The coach’s story was presented in a framework that misleadingly presents “religious” and “secular” as opposites. That framework distorts both his story and the First Amendment. The opposite of “secular” is not “religious;” the opposite of “secular” is “sectarian.” And so, in practical terms and in day-to-day reality, the opposite of secular government and secular schooling is the exclusive establishment of a particular sect.

And ultimately, inevitably, of just one sect. Establish official school prayers and those prayers will not be generically Christian prayers, or even generically Protestant or generically white evangelical prayers. They will be prayers that specifically establish Northern Conservative Fundamentalist Baptist Great Lakes Region Council of 1912 sectarian religion in a way that is inhospitable to the equal participation even of Northern Conservative Fundamentalist Baptist Great Lakes Region Council of 1879 believers.

When we crawl inside the cramped perspective of this sectarian coach and embrace his idea that non-sectarian must mean anti-religious without questioning it, we participate in that establishment of sectarian religion. That framework centers, privileges, and elevates one specific sect by making that sect the sole representative and sole legitimate expression of “religion.” It flattens and blurs and demotes every other sect into a single, second-tier category of non-religion and anti-religion, unwilling to acknowledge or to allow any distinction among them because the only fact about any of them permitted to be recognized is that they are Not The One, True Sect.

Starting with that framework also colors the helpful reporting and commentary that follows. Dr. Fea and actual-Baptist Brian Kaylor (of Word & Way) have some helpful things to say about “school prayer,” but squeezed into the template established by that “persecuted” coach those insights are harder to hear. If we accept the coach’s framework, then Fea and Kaylor become merely voices from the vast, undifferentiated category of the anti-religious.

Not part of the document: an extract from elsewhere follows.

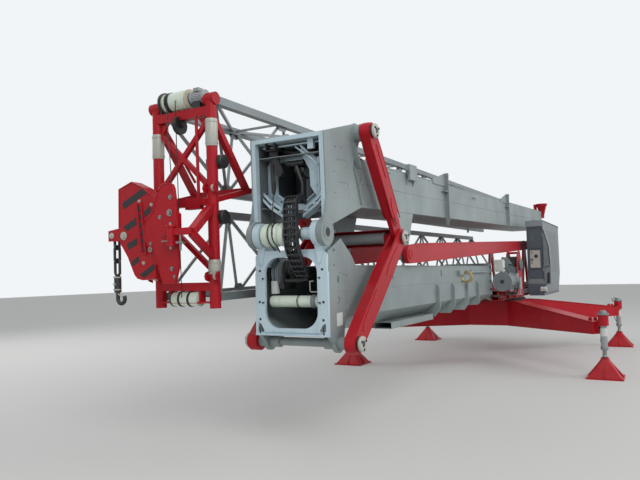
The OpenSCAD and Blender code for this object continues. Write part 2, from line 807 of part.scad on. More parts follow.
module knee_plates() {
    low = knee_r + 12;
    color("silver") in_upper() both_sides() difference() {
        union() {
            plate_xz(wall_out, plate_out) union() {
                circle(knee_r);
                polygon([[-knee_r * 0.8, knee_r * 0.6], [-knee_r, 0], [0, -knee_r], [knee_r * 0.9, -knee_r * 0.5],
                    [knee_r, 0], [up_front + 30, 200], [up_front, 330], [up_front, end_top],
                    [top_local[0] + 60, top_local[1] + 88], [top_local[0] - 80, top_local[1] - 70],
                    [top_local[0] + 100, up_top - 80], [top_local[0] - 62, up_z + 20],
                    [top_local[0] - 62, up_z]]);
                translate(top_local) circle(105);
            }
            round_y(top_local[0], top_local[1], plate_out - 1, link_in - side_play, 88);
            // Ear, thick enough to reach in to the lower ear
            plate_xz(ear_out + 7, wall_out + 1) union() {
                circle(knee_r);
                polygon([[up_front - end_t, 0], [knee_r, 0], [up_front + 40, low], [up_front - end_t, low]]);
            }
        }
        round_y(0, 0, ear_out, plate_out + 5, knee_pin_r + pin_play);
    }
}

module mast_brackets() {
    reach = 60;
    rest_x = -2360;
    rest_len = 250;
    rest_h = 190;
    color("silver") in_upper() both_sides() {
        translate([rest_x, mast_half, up_top + 100 - rest_h]) cube([rest_len, reach, rest_h]);
        for (x = [-0.3 * up_len, -0.64 * up_len]) {
            plate_yz(x, x + 20) polygon([[mast_half, up_z - 90], [mast_half + 30, up_z - 110],
                [mast_half + reach, up_z], [mast_half + reach, up_top + 150], [mast_half, up_top + 150]]);
            plate_xz(mast_half, mast_half + 12) polygon([[x + 19, up_top - 40], [x + 19, up_top + 150],
                [x + 560, up_top + 20], [x + 560, up_top - 40]]);
        }
    }
}

// Mast head with the cross shaft that carries the jib

head_x = -up_len - 60;
head_z = up_z + side_h * 0.75;
head_world = [knee_x + head_x * cos(fold_tilt) + head_z * sin(fold_tilt),
    knee_z - head_x * sin(fold_tilt) + head_z * cos(fold_tilt)];

module mast_head() {
    shaft_r = 50;
    rear = -up_len - 150;
    color("firebrick") in_upper() union() {
        difference() {
            translate([rear, -mast_half + 40, up_z + 60]) cube([150, mast_w - 80, side_h - 60]);
            translate([rear + 20, -mast_half + 60, up_z + 80]) cube([110, mast_w - 120, side_h - 60]);
        }
        difference() {
            translate([-up_len - 20, -mast_half, up_z]) cube([20, mast_w, side_h]);
            translate([-up_len - 21, -mast_half + 60, up_z + 60]) cube([22, mast_w - 120, side_h - 160]);
        }
        round_y(head_x, head_z, -jib_near - jib_w - 90, mast_half + 20, shaft_r);
        both_sides() plate_xz(mast_half - 190, mast_half - 130)
            polygon([[rear, up_top - 1], [-up_len - 1, up_top - 1], [-up_len + 40, up_top + 200],
                [rear - 40, up_top + 200]]);
    }
}

// Cable chain that arches over the knee pin into the lower mast

chain_path = [[-78, 295], [-36.6, 338.3], [22.9, 346], [74, 314.5], [94, 258], [94, 198], [94, 138], [94, 78],
    [94, 18], [93, -42], [85, -102], [67, -158], [30.2, -212.6], [-2.2, -266.6], [-40, -314], [-82, -357],
    [-122, -399]];
chain_half = 26;

// One edge of the chain: wide links with a narrow joint between them
function chain_edge(s) = [for (i = [0 : len(chain_path) - 2])
    let (p = chain_path[i], q = chain_path[i + 1], u = (q - p) / norm(q - p), n = [-u[1], u[0]] * s)
    each [p + u * 10 + n * (chain_half - 9), p + u * 10 + n * chain_half, q - u * 10 + n * chain_half,
        q - u * 10 + n * (chain_half - 9)]];

module cable_chain() {
    back = chain_edge(-1);
    color("black") translate([knee_x, 0, knee_z]) plate_xz(6, 150)
        polygon(concat(chain_edge(1), [for (i = [len(back) - 1 : -1 : 0]) back[i]]));
}

// Jib, in its own frame with the near top chord's front end at the origin

near_y = -jib_near;
far_y = -jib_near - jib_w;
apex_y = -jib_near - jib_w / 2;
jib_h = (pack_h - apex_gap) / 2;

// One triangular section: two deck chords at height zd, one apex chord at za
module jib_section(x0, len, bays, zd, za) {
    pitch = len / bays;
    bore = chord_w - 2 * chord_t;
    difference() {
        union() {
            for (y = [near_y, far_y]) bar([x0, y, zd], [x0 - len, y, zd], chord_w);
            bar([x0 - pitch / 2 + 40, apex_y, za], [x0 - len + pitch / 2 - 40, apex_y, za], chord_w);
            for (i = [0 : bays - 1]) {
                x = x0 - i * pitch;
                flip = i % 2 == 0;
                bar([x - 20, flip ? near_y : far_y, zd], [x - pitch + 20, flip ? far_y : near_y, zd], lace_w);
                for (y = [near_y, far_y]) {
                    bar([x - 24, y, zd], [x - pitch / 2, apex_y, za], lace_w);
                    bar([x - pitch + 24, y, zd], [x - pitch / 2, apex_y, za], lace_w);
                }
            }
            for (i = [0 : bays]) {
                x = x0 - i * pitch + (i == 0 ? -110 : i == bays ? 18 : 0);
                bar([x, near_y, zd], [x, far_y, zd], lace_w - 6);
            }
        }
        for (y = [near_y, far_y]) bar([x0 + 1, y, zd], [x0 - len - 1, y, zd], bore);
        bar([x0 - pitch / 2 + 41, apex_y, za], [x0 - len + pitch / 2 - 41, apex_y, za], bore);
        for (y = [near_y, far_y]) translate([0, y, zd - 200]) cylinder(h = 400, r = post_r + 0.2);
    }
}

module jib_inner_section() {
    head = to_jib(head_world[0], head_world[1]);
    rear = -inner_len;
    heel = 560;
    color("silver") in_jib() difference() {
        union() {
            jib_section(-45, inner_len - 45, inner_bays, 0, -jib_h);
            // Heel that hangs the section on the head shaft
            for (y = [near_y, far_y]) {
                bar([rear, y, 0], [head[0], y, head[1]], 70);
                bar([rear + heel, y, 0], [head[0], y, head[1]], 60);
                translate([head[0], y + 45, head[1]]) rotate([90, 0, 0]) cylinder(h = 90, r = 95);
            }
        }
        translate([head[0], near_y + 100, head[1]]) rotate([90, 0, 0])
            cylinder(h = jib_w + 200, r = 50 + pin_play);
        for (y = [near_y, far_y]) round_y(0, 0, y - 71, y + 71, pin_boss_r + 0.2);
    }
}

module jib_outer_section() {
    color("silver") in_jib() jib_section(-45, outer_len, outer_bays, -pack_h, -pack_h + jib_h);
}

pin_boss_r = 62;
roller_z = -pack_h - 20;
block_back = 200;
plate_back = block_back + block_t;
block_front = plate_back + 26;
block_y = near_y - block_side;
block_z = -1330;

module jib_end_frame() {
    top = 40;
    bottom = -pack_h - 110;
    color("firebrick") in_jib() difference() {
        end_frame_bars(top, bottom);
        for (y = [near_y, far_y]) translate([0, y, bottom - 1])
            cylinder(h = top - bottom + 2, r = post_r - post_t);
    }
}

module end_frame_bars(top, bottom) {
    union() {
        for (y = [near_y, far_y]) {
            translate([0, y, bottom]) cylinder(h = top - bottom, r = post_r);
            round_y(0, 0, y - 68, y + 68, pin_boss_r);
            // Braces behind the post
            bar([-30, y, -190], [-560, y, -860], 60);
            bar([0, y, -1000], [-620, y, -850], 54);
        }
        bar([0, near_y, -120], [0, far_y, -120], 90);
        bar([0, near_y, -1010], [0, far_y, -1010], 70);
        bar([0, near_y, -pack_h + 100], [0, far_y, -pack_h + 100], 80);
        bar([0, near_y, -170], [0, far_y, -900], 46);
        bar([0, far_y, -230], [0, near_y, -900], 46);
        bar([-590, near_y, -850], [-590, far_y, -850], 60);
        bar([0, far_y, -1100], [0, near_y, -1700], 46);
        // Roller's hangers and axle
        for (s = [-1, 1]) translate([-40, apex_y + s * 190 - 8, roller_z - 45])
            cube([80, 16, -pack_h + 70 - roller_z + 45]);
        round_y(0, roller_z, apex_y - 200, apex_y + 200, 16);
        // Holder of the hook block
        bar([0, near_y, -1050], [block_front + 30, near_y + 60, block_z + 10], 70);
        bar([0, near_y, -1560], [block_front + 30, near_y + 55, block_z - 5], 60);
        translate([block_front, near_y - 273, block_z - 15]) cube([60, 340, 62]);
        translate([block_front + 4, near_y - 214, block_z - 108]) cube([60, 76, 160]);
    }
}

drum_y = far_y + 106;
drum_z = 36;

module rope_drum() {
    color("wheat") in_jib() difference() {
        union() {
            round_y(0, drum_z, drum_y, drum_y + 24, 108);
            round_y(0, drum_z, drum_y + 23, drum_y + 330, 84);
            round_y(0, drum_z, drum_y + 329, drum_y + 350, 100);
        }
        round_y(0, drum_z, drum_y - 5, drum_y + 360, 20 + pin_play);
    }
}

module drum_gearbox() {
    seat = -75;
    color("dimgray") in_jib() union() {
        round_y(0, drum_z, drum_y - 26, drum_y + 420, 20);
        round_y(0, drum_z, drum_y + 356, drum_y + 520, 60);
        translate([-45, drum_y + 400, seat]) cube([90, 90, 80]);
        translate([-45, drum_y - 26, seat]) cube([90, 20, 150]);
    }
}

module jib_roller() {
    color("ivory") in_jib() difference() {
        round_y(0, roller_z, apex_y - 170, apex_y + 170, 74);
        round_y(0, roller_z, apex_y - 180, apex_y + 180, 16 + pin_play);
    }
}

// Hook block stowed on its holder in front of the end frame

module hook_block() {
    color("firebrick") in_jib() plate_yz(plate_back, block_front) translate([block_y, block_z])
        polygon([[-73, 443], [-50, 475], [-14, 487], [58, 486], [95, 470], [114, 432], [128, 333], [138, 181],
            [155, -131], [149, -323], [103, -466], [-40, -464], [-67, -404], [-149, -167], [-222, -131],
            [-272, -35], [-292, 66], [-263, 137], [-165, 213], [-120, 342]]);
}

nose = 795;

module housing_outline() {
    translate([block_y, block_z]) polygon([[-640, 490], [-461, 549], [-308, 478], [-189, 383], [-60, 300],
        [60, 200], [60, -100], [-60, -200], [-162, -282], [-166, -414], [-331, -428], [-400, -412],
        [-437, -376], [-526, -193], [-626, -35], [-nose, -30], [-nose, 75], [-644, 95]]);
}

module hook_housing() {
    sheet = 12;
    slot_half = chain_w / 2 + side_play;
    color("firebrick") in_jib() union() {
        difference() {
            plate_yz(block_back, plate_back) housing_outline();
            // Open rear side of the sheet housing
            plate_yz(block_back - 1, plate_back - sheet) intersection() {
                offset(delta = -sheet) housing_outline();
                translate([block_y - 622, block_z - 500]) square([800, 1100]);
            }
            // Slot for the chain
            translate([shackle[0] - slot_half, block_y - nose - 1, block_z - 100])
                cube([2 * slot_half, nose - 649, 300]);
        }
        round_x(shackle[1], shackle[2], shackle[0] - slot_half - 1, shackle[0] + slot_half + 1, shackle_r);
    }
}

module chain_link(h, w) {
    r = (w - 2 * chain_r) / 2;
    straight = h - 2 * r - 2 * chain_r;
    union() {
        for (s = [-1, 1]) translate([0, s * r, -straight / 2]) cylinder(h = straight, r = chain_r, $fn = 24);
        for (s = [-1, 1]) translate([0, 0, s * straight / 2]) rotate([0, 90, 0])
            rotate([0, 0, s > 0 ? 90 : -90]) rotate_extrude(angle = 180, $fn = 32)
                translate([r, 0]) circle(chain_r, $fn = 24);
    }
}

shackle = [block_back + block_t / 2, block_y - nose + 51, block_z + 25];
shackle_r = 16;

chain_w = 2 * shackle_r + 4 * chain_r + 4;

module load_hook() {
    link_h = 190;
    pitch = link_h - 4 * chain_r + seat_gap;
    first = shackle_r + seat_gap - (link_h / 2 - 2 * chain_r);
    n = 3;
    eye_z = first - (n - 1) * pitch - link_h / 2;
    head_h = 157;
    hook_r = 48;
    wire = 20;
    bow_z = eye_z - head_h - 65;
    color("dimgray") in_jib() translate(shackle) union() {
        for (i = [0 : n - 1]) translate([0, 0, first - i * pitch])
            rotate([0, 0, i * 90]) chain_link(link_h, chain_w);
        // Head, shank and bow of the hook
        translate([0, 0, eye_z - head_h]) cylinder(h = head_h + 6, r = 36);
        translate([0, 0, bow_z]) cylinder(h = 75, r = wire);
        translate([0, hook_r, bow_z]) rotate([90, 0, 90]) rotate([0, 0, 180])
            rotate_extrude(angle = 210) translate([hook_r, 0]) circle(wire, $fn = 24);
    }
}

chassis_hub();
chassis_arms();
jack_tubes();
slewing_ring();
jack_rod(jacks[0]);  // jack_rod_front_near
jack_rod(jacks[1]);  // jack_rod_front_far
jack_rod(jacks[2]);  // jack_rod_rear_near
jack_rod(jacks[3]);  // jack_rod_rear_far
foot_pad(jacks[0]);  // foot_pad_front_near
foot_pad(jacks[1]);  // foot_pad_front_far
foot_pad(jacks[2]);  // foot_pad_rear_near
foot_pad(jacks[3]);  // foot_pad_rear_far
platform_frame();
arm_posts();
foot_pins();
hoist_motor();
junction_box();
cabinet();
cabinet_door();
lower_mast_box();
lower_mast_end();
mast_foot_frame();
cross_pins();
lower_link_axle();
mast_ribs();
cable_chain();
mast_roller();
knee_pulley();
lower_links();
upper_links();
long_arms();
upper_mast_box();
upper_mast_end();
knee_plates();
mast_brackets();
mast_head();
jib_inner_section();
jib_outer_section();
jib_end_frame();
rope_drum();
drum_gearbox();
jib_roller();
hook_block();
hook_housing();
load_hook();
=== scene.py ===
import json
import math

import bmesh
import bpy
from mathutils import Matrix, Vector


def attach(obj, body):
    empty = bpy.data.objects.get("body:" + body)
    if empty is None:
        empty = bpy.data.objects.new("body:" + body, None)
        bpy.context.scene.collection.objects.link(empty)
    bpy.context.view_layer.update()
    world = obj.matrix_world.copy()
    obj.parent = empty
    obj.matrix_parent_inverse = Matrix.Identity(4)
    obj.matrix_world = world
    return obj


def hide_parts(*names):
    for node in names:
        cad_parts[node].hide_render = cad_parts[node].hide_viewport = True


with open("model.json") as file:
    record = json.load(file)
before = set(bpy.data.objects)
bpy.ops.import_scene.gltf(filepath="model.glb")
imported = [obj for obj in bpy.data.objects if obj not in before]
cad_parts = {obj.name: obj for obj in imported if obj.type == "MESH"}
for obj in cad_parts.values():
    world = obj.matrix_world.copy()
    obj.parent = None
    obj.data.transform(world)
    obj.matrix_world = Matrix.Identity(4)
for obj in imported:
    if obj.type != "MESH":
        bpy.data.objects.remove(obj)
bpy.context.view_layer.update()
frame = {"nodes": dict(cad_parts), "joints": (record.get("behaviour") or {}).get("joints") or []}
scene = bpy.context.scene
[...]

The other mostly unchallenged framework in CBS’ reporting on this coach’s story is that this is all about First-Amendment questions of church and state. The white evangelical football coach in a predominantly white suburban school is presented as being upset over “prayer in schools.” Then they turn to Dr. Fea, asking him about prayer in schools, and he only has time to slightly expand that context, describing Engel v. Vitale as just one part of the social changes of the 1960s. And thus the suggestion that this is all mainly and mostly about church/state abstractions carries over into the following segment about the Trump-venerating “Patriot Church” in Tennessee and its white Christian nationalist mission.

I call shenanigans. “Prayer in schools” is almost never about prayer in schools. It is almost always a pious-seeming, and therefore more acceptable proxy for cultural hegemony in schools, which is to say for white cultural hegemony in schools, which is to say for the ongoing and intensifying whitelash against the Civil Rights Movement. If someone tells you they’re upset about Engel v. Vitale, then nine times out of 10 what they’re really upset about is Brown v. Board of Ed.

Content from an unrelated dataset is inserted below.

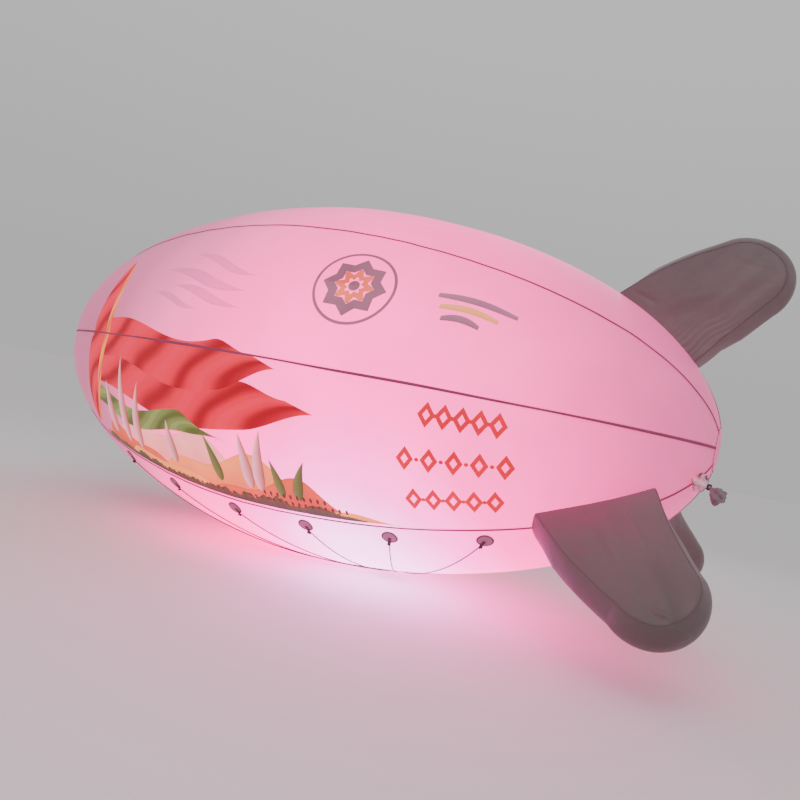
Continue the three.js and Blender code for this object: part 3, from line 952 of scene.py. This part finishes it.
def fin(name, degrees, front, back, tip_place, panels, bows, drawn, gathered):
    angle = radians(degrees)
    tip = Vector(tip_place)
    edges = (fin_edge(front, tip, 1), fin_edge(back, tip, -1))
    mesh = fin_core(angle, edges, tip, bows, drawn)
    mesh = filled_with_air(mesh)
    work = bmesh.new()
    work.from_mesh(mesh)
    ways = {f"use_axis_{way}": True for way in "xyz"}
    ops.smooth_vert(work, verts=work.verts[:], factor=0.5, **ways)
    ops.subdivide_edges(work, edges=work.edges[:], cuts=1, use_grid_fill=True, smooth=0.8)
    work.normal_update()
    cosine, sine = cos(angle), sin(angle)
    moves = []
    for vert in work.verts:
        flat = Vector((-vert.co.x, vert.co.y * cosine + vert.co.z * sine))
        height = -vert.co.y * sine + vert.co.z * cosine
        rise = gathered * root_gathers(flat, height, edges[1]) + soft_folds(flat, height, edges[1])
        moves.append(vert.normal * (rise - creases(name, flat, height)))
    for vert, move in zip(work.verts, moves):
        vert.co += move
    inner = [vert for vert in work.verts if above_hull(vert.co) < FIN_CUT_BELOW]
    ops.delete(work, geom=inner, context="VERTS")
    rims = [edge for edge in work.edges if edge.is_boundary]
    ops.holes_fill(work, edges=rims, sides=0)
    faced_out(work)
    surface = BVHTree.FromBMesh(work)
    nodes = [f"{name}_edge_band", *(f"{name}_{panel}_panel" for panel in panels)]
    pillow = piece(f"{name}_pillow", work, fin_cloth_painted_light, nodes)
    outline = fin_outline(edges, tip, FIN_SEAM_STEPS)
    path = []
    for first, second in zip(outline, outline[1:]):
        steps = max(1, round((second - first).length / FIN_SEAM_LENGTH))
        path += [first.lerp(second, step / steps) for step in range(steps)]
    path.append(outline[-1])
    for panel, side in zip(panels, (-1, 1)):
        spots = []
        for flat in path:
            shaped, height = fin_shape(flat, side * FIN_HALF, edges, tip, bows, drawn)
            hit = surface.find_nearest(fin_point(angle, shaped, height))
            spots.append(hit[0] + hit[1] * FIN_SEAM_LIFT)
        piece(f"{name}_{panel}_seam", tube(spots, FIN_SEAM_RADIUS, 8), fin_seam_cloth)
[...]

That pattern was firmly established before I was born and it has persisted in glaringly obvious form throughout my entire life, but it’s considered rude to mention it out loud. I think it’s far more rude — and far less honest — not to acknowledge the reality of it. The perennial argument over “prayer in schools” is always, as Dr. Fea politely says, a part of the ongoing argument about the social changes of the ’60s, which is to say it’s always, always, always entangled with the ongoing opposition to the Second Reconstruction.

CBS news knows this, too. That’s why their report turns, eventually, to the voices of two thoughtful Black Americans, both people of faith, who argue against the establishment of sectarian government. But the link between the establishment of white sectarian religion and the establishment of whiteness is acknowledged only elliptically, never quite directly stated.

So let’s state that directly here: “Religious liberty” is the new “states’ rights.” Let’s not pretend we don’t all know exactly what that means.